The University of Leeds embarked on an ambitious £520m five-year programme of works to transform its entire campus to support its vision for increasing knowledge and opportunity with a focus on world-leading research, collaborative industry partnerships and further enhancing the student experience for 1,000+ students who come from 70+ countries to study in the building.
Mirroring the university’s collaborative approach, principal contractor, Galliford Try and leading M&E (mechanical and electrical) specialist contractor, SES Engineering Services (SES), recently completed work on the £38m refurbishment and remodelling of the School of Chemical and Process Engineering, marking completion of the largest single project in the University’ programme of improvements to be undertaken to date.
By incorporating state-of-the-art facilities into the iconic 60s building, the university will achieve ambitious growth in academic activity. Briefly, the building comprises a suite of three purpose-built laboratories for research using radioactive materials, with space for pilot scale rigs, bench top chemical experiments and high-spec analytic equipment.
The new photonics laboratory hosts ultrafast laser plasma implantation equipment. This not only allows research to be progressed it also supports the use of facilities for commercial applications to be undertaken.
Traditionally, refurbishments start with a complete strip-out of the existing services however, as the building had to remain live at all times this was not possible. Following numerous design team meetings with various stakeholders, SES developed a strategy to install the new plant room facilities providing a betterment of 12 months on contractual programme. Whilst this increased the upfront workload it proved beneficial to the latter delivery phases. More importantly it prevented cross-contamination from corrosion of the old services.
With 150 operatives on site at any one time, the project team had to ensure that it could meet the start and finish dates set out for each phase, while at the same time giving the university the four-week notice period for isolation of existing M&E services, this often necessitated SES to work unsociable hours, during the night and/or over a weekend.

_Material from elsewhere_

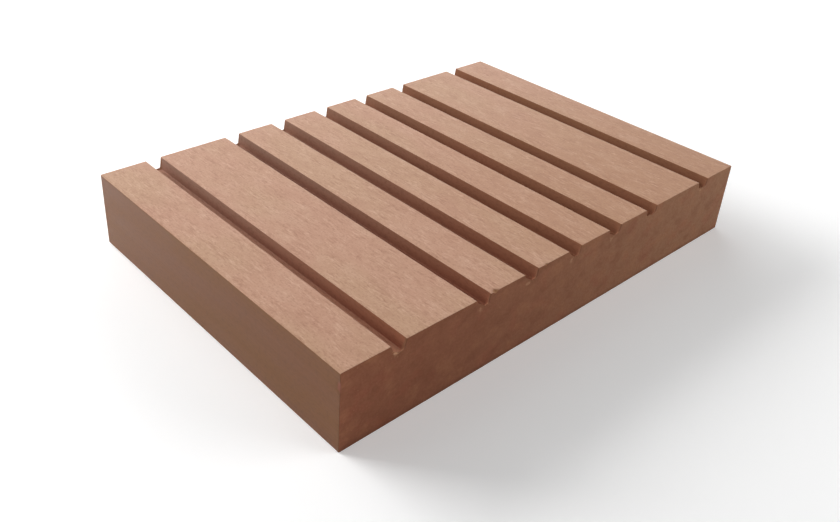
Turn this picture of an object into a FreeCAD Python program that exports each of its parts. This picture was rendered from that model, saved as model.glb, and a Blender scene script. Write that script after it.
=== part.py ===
import FreeCAD, Part
import os

import Sketcher

# A short sample of grooved solid decking board, in millimetres
#
# The board is one solid extrusion in wood-plastic composite. Its top has flat lands with
# grooves between them: an edge land and a wide land on each side, and narrow lands in the
# middle. The grooves run the whole length of the sample, and both ends are square saw cuts.
#
# X runs across the grooves, Y runs along them, and Z points up. The origin is the middle of
# the underside, where the board rests on its joists.

# Driving dimensions: alias, value, what it measures
SIZES = [
    ("board_length", 100.0, "sample length, from saw cut to saw cut"),
    ("board_thickness", 21.0, "underside to the top of the lands"),
    ("edge_land", 12.8, "width of the land along each side"),
    ("wide_land", 20.6, "width of the land next to it"),
    ("narrow_land", 11.5, "width of each land in the middle"),
    ("groove_mouth", 4.6, "width of a groove at the top"),
    ("groove_depth", 3.35, "top of the lands to the groove's floor"),
    ("wall_lean", 8.5, "degrees that a groove's wall leans outwards"),
    ("floor_round", 0.3, "radius between a groove's wall and its floor"),
    ("mouth_round", 0.15, "radius along the mouth of a groove"),
    ("side_round", 0.3, "radius along the board's upper sides"),
    ("base_round", 0.3, "radius along the board's lower sides"),
]

# Grooves in the evenly spaced middle group; one more lies near each side
INNER_COUNT = 5
GROOVE_COUNT = INNER_COUNT + 2

# Places that follow from the driving dimensions, each measured from the middle of the board
INNER_PITCH = "(Sizes.narrow_land + Sizes.groove_mouth)"
INNER_START = f"({(INNER_COUNT - 1) / 2} * {INNER_PITCH} - Sizes.groove_mouth / 2)"
OUTER_START = f"({INNER_START} + Sizes.groove_mouth + Sizes.wide_land)"
HALF_WIDTH = f"({OUTER_START} + Sizes.groove_mouth + Sizes.edge_land)"
FLOOR_WIDTH = "(Sizes.groove_mouth - 2 * Sizes.groove_depth * tan(Sizes.wall_lean))"
FLOOR_HEIGHT = "(Sizes.board_thickness - Sizes.groove_depth)"

# How closely two places agree to count as the same
TOUCH = 1e-4

# A sketch's own origin, as a constraint names it
ORIGIN = (-1, 1)


def make_sheet(doc):
    """Write the driving dimensions into the document's sheet."""
    sheet = doc.addObject("Spreadsheet::Sheet", "Sizes")
    for row, (alias, value, meaning) in enumerate(SIZES, start=1):
        sheet.set(f"A{row}", meaning)
        sheet.set(f"B{row}", str(value))
        sheet.setAlias(f"B{row}", alias)
    doc.recompute()
    return sheet


def origin_feature(body, role):
    """The body's own origin plane or axis with this role."""
    for feature in body.Origin.OriginFeatures:
        if feature.Role == role:
            return feature
    raise ValueError(f"no origin feature {role}")


def cross_section(body, name):
    """An empty sketch that looks along the board, with X across it and Y up."""
    sketch = body.newObject("Sketcher::SketchObject", name)
    sketch.AttachmentSupport = (origin_feature(body, "XZ_Plane"), [""])
    sketch.MapMode = "FlatFace"
    return sketch


def start(line):
    """The first point of a sketch line, as a constraint names it."""
    return (line, 1)


def end(line):
    """The last point of a sketch line, as a constraint names it."""
    return (line, 2)


def draw_outline(sketch, corners):
    """A closed outline of straight lines, each joined to the next."""
    count = len(corners)
    for index, (across, up) in enumerate(corners):
        next_across, next_up = corners[(index + 1) % count]
        here = FreeCAD.Vector(across, up, 0)
        there = FreeCAD.Vector(next_across, next_up, 0)
        sketch.addGeometry(Part.LineSegment(here, there))
    for index in range(count):
        following = (index + 1) % count
        sketch.addConstraint(Sketcher.Constraint("Coincident", *end(index), *start(following)))


def add_size(sketch, name, kind, first, last, formula):
    """A named dimension between two points of the sketch that follows the sheet."""
    value = float(sketch.evalExpression(formula))
    index = sketch.addConstraint(Sketcher.Constraint(kind, *first, *last, value))
    sketch.renameConstraint(index, name)
    sketch.setExpression(f"Constraints.{name}", formula)


def make_blank(body):
    """The plain board before its grooves: a rectangle padded both ways from the middle."""
    sketch = cross_section(body, "blank_outline")
    half_width = float(sketch.evalExpression(HALF_WIDTH))
    thickness = float(sketch.evalExpression("Sizes.board_thickness"))
    corners = [(-half_width, 0), (half_width, 0), (half_width, thickness), (-half_width, thickness)]
    draw_outline(sketch, corners)
    base, right, top, left = range(4)
    for line in (base, top):
        sketch.addConstraint(Sketcher.Constraint("Horizontal", line))
    for line in (right, left):
        sketch.addConstraint(Sketcher.Constraint("Vertical", line))
    sketch.addConstraint(Sketcher.Constraint("Symmetric", *start(base), *end(base), *ORIGIN))
    add_size(sketch, "half_width", "DistanceX", ORIGIN, end(base), HALF_WIDTH)
    add_size(sketch, "thickness", "DistanceY", start(right), end(right), "Sizes.board_thickness")

    pad = body.newObject("PartDesign::Pad", "blank")
    pad.Profile = sketch
    pad.SideType = "Symmetric"
    pad.setExpression("Length", "Sizes.board_length")
    return pad


def cut_groove(body, name, place):
    """One groove through the whole length, its near side at the formula's place."""
    sketch = cross_section(body, f"{name}_outline")
    near = float(sketch.evalExpression(place))
    mouth_width = float(sketch.evalExpression("Sizes.groove_mouth"))
    floor_width = float(sketch.evalExpression(FLOOR_WIDTH))
    top_height = float(sketch.evalExpression("Sizes.board_thickness"))
    floor_height = float(sketch.evalExpression(FLOOR_HEIGHT))
    lean = (mouth_width - floor_width) / 2
    far = near + mouth_width
    corners = [
        (near, top_height),
        (far, top_height),
        (far - lean, floor_height),
        (near + lean, floor_height),
    ]
    draw_outline(sketch, corners)
    mouth, far_wall, floor, near_wall = range(4)
    for line in (mouth, floor):
        sketch.addConstraint(Sketcher.Constraint("Horizontal", line))
    sketch.addConstraint(Sketcher.Constraint("Equal", far_wall, near_wall))
    add_size(sketch, "place", "DistanceX", ORIGIN, start(mouth), place)
    add_size(sketch, "top", "DistanceY", ORIGIN, start(mouth), "Sizes.board_thickness")
    add_size(sketch, "mouth", "DistanceX", start(mouth), end(mouth), "Sizes.groove_mouth")
    add_size(sketch, "depth", "DistanceY", end(far_wall), start(far_wall), "Sizes.groove_depth")
    add_size(sketch, "floor", "DistanceX", end(floor), start(floor), FLOOR_WIDTH)

    pocket = body.newObject("PartDesign::Pocket", name)
    pocket.Profile = sketch
    pocket.Type = "ThroughAll"
    pocket.SideType = "Symmetric"
    return pocket


def repeat_inner(body, groove):
    """The middle group of grooves, spaced by one narrow land."""
    pattern = body.newObject("PartDesign::LinearPattern", "inner_grooves")
    pattern.Originals = [groove]
    pattern.Direction = (origin_feature(body, "X_Axis"), [""])
    pattern.Reversed = True
    pattern.Mode = "Spacing"
    pattern.Occurrences = INNER_COUNT
    pattern.setExpression("Offset", INNER_PITCH)
    body.Tip = pattern
    return pattern


def mirror_outer(body, groove):
    """The same outer groove near the board's other side."""
    mirror = body.newObject("PartDesign::Mirrored", "outer_grooves")
    mirror.Originals = [groove]
    mirror.MirrorPlane = (origin_feature(body, "YZ_Plane"), [""])
    body.Tip = mirror
    return mirror


def long_edges(shape, wanted):
    """Names of the edges along the board whose place across it and height are wanted."""
    names = []
    for number, edge in enumerate(shape.Edges, start=1):
        first, last = edge.Vertexes[0].Point, edge.Vertexes[-1].Point
        level = abs(first.z - last.z) < TOUCH
        straight = abs(first.x - last.x) < TOUCH
        if level and straight and wanted(abs(first.x), first.z):
            names.append(f"Edge{number}")
    return names


def round_edges(body, name, base, edges, radius):
    """Round the named edges of the base feature to the formula radius."""
    fillet = body.newObject("PartDesign::Fillet", name)
    fillet.Base = (base, edges)
    fillet.setExpression("Radius", radius)
    body.Tip = fillet
    body.Document.recompute()
    return fillet


def round_board(body, base):
    """Soften the grooves' floors and mouths and the board's four long corners."""
    half_width = float(body.evalExpression(HALF_WIDTH))
    top_height = float(body.evalExpression("Sizes.board_thickness"))
    floor_height = float(body.evalExpression(FLOOR_HEIGHT))

    def at_floor(across, up):
        return abs(up - floor_height) < TOUCH

    def at_mouth(across, up):
        return abs(up - top_height) < TOUCH and across < half_width - TOUCH

    def at_upper_side(across, up):
        return abs(up - top_height) < TOUCH and across > half_width - TOUCH

    def at_lower_side(across, up):
        return abs(up) < TOUCH and across > half_width - TOUCH

    rounds = [
        ("floor_corners", at_floor, f"min(Sizes.floor_round; {FLOOR_WIDTH} / 2)"),
        ("groove_mouths", at_mouth, "Sizes.mouth_round"),
        ("upper_sides", at_upper_side, "Sizes.side_round"),
        ("lower_sides", at_lower_side, "Sizes.base_round"),
    ]
    for name, wanted, radius in rounds:
        edges = long_edges(base.Shape, wanted)
        base = round_edges(body, name, base, edges, radius)
        print(f"{name}: {len(edges)} edges rounded to {base.Radius}")


def make_board(doc):
    """The whole board as one body."""
    body = doc.addObject("PartDesign::Body", "deck_board")
    body.Label = "deck_board"
    blank = make_blank(body)
    doc.recompute()
    blank_volume = blank.Shape.Volume

    inner = cut_groove(body, "inner_groove", INNER_START)
    doc.recompute()
    repeat_inner(body, inner)
    doc.recompute()
    outer = cut_groove(body, "outer_groove", OUTER_START)
    doc.recompute()
    grooved = mirror_outer(body, outer)
    doc.recompute()

    section = f"({FLOOR_WIDTH} + Sizes.groove_mouth) / 2 * Sizes.groove_depth"
    groove_volume = float(body.evalExpression(f"{section} * Sizes.board_length"))
    removed = blank_volume - grooved.Shape.Volume
    print(f"{GROOVE_COUNT} grooves take {removed:.1f} mm3, drawn as {GROOVE_COUNT * groove_volume:.1f}")
    if abs(removed - GROOVE_COUNT * groove_volume) > TOUCH * blank_volume:
        raise RuntimeError("the grooves don't take what they should")

    round_board(body, grooved)
    body.Placement = FreeCAD.Placement()
    return body


def check_document(doc, bodies):
    """Stop if anything failed, or if a sub-part isn't one valid solid."""
    for item in doc.Objects:
        if "Invalid" in item.State or "Error" in item.State:
            raise RuntimeError(f"{item.Name} failed: {item.State}")
    for body in bodies:
        shape = body.Shape
        if shape.isNull() or not shape.isValid() or len(shape.Solids) != 1:
            raise RuntimeError(f"{body.Label} isn't one valid solid")


def main():
    doc = FreeCAD.newDocument("deck_board_sample")
    make_sheet(doc)
    bodies = [make_board(doc)]
    doc.recompute()
    check_document(doc, bodies)
    os.makedirs("parts", exist_ok=True)
    for body in bodies:
        body.Shape.exportStep(f"parts/{body.Label}.step")
        box = body.Shape.BoundBox
        size = f"{box.XLength:.2f} x {box.YLength:.2f} x {box.ZLength:.2f} mm"
        print(f"{body.Label}: {size}, {body.Shape.Volume / 1000:.2f} cm3")


main()
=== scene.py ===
# %% [markdown]
# A sample of grooved decking board, dressed for its picture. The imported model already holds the
# plain board, so the first step only loads it and measures it. Everything that follows is worked
# out from that box, in metres, with the board lying flat on the floor at height zero.

# %% Load the plain board
import math

import bmesh
import bpy
from mathutils import Matrix, Vector, noise


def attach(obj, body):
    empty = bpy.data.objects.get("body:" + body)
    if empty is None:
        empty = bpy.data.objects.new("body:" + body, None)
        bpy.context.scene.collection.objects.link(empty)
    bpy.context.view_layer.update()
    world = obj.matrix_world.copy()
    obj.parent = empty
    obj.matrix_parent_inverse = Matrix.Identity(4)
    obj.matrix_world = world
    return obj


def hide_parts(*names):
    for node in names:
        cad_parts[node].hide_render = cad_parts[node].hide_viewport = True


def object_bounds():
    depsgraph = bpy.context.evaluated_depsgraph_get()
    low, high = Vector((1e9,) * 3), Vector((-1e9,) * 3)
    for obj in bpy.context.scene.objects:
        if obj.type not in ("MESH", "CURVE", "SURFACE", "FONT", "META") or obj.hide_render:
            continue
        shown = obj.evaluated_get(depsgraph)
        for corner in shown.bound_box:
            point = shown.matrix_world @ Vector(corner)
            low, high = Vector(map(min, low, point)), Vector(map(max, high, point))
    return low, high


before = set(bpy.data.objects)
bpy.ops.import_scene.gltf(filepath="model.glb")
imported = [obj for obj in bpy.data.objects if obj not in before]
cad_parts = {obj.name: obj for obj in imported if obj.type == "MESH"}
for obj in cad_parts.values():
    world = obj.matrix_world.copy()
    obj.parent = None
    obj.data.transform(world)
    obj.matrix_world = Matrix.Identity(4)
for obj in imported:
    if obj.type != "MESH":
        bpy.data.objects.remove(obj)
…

“Without doubt, the refurbishment of the School of Chemical and Process Engineering was complex on many levels. The building fabric and services threw up various surprises to the team coupled with changes in research and recruitment forced a high volume of changes by the university, to ensure the remodelled building would help us to achieve what we’d set out to achieve the client and contractor’s design team pulled together to resolve the issues jointly and applied a can-do attitude by both SES and Galliford Try.
“I also believe that the timely completion of the project would not have been reached were it not for the open, communicative and collaborative approach adopted by both contractors at the outset and their willingness and ability to respond to the changes without breaking stride and they are to be commended for that.
“I’m delighted to say we have a building that everyone involved can be proud of.”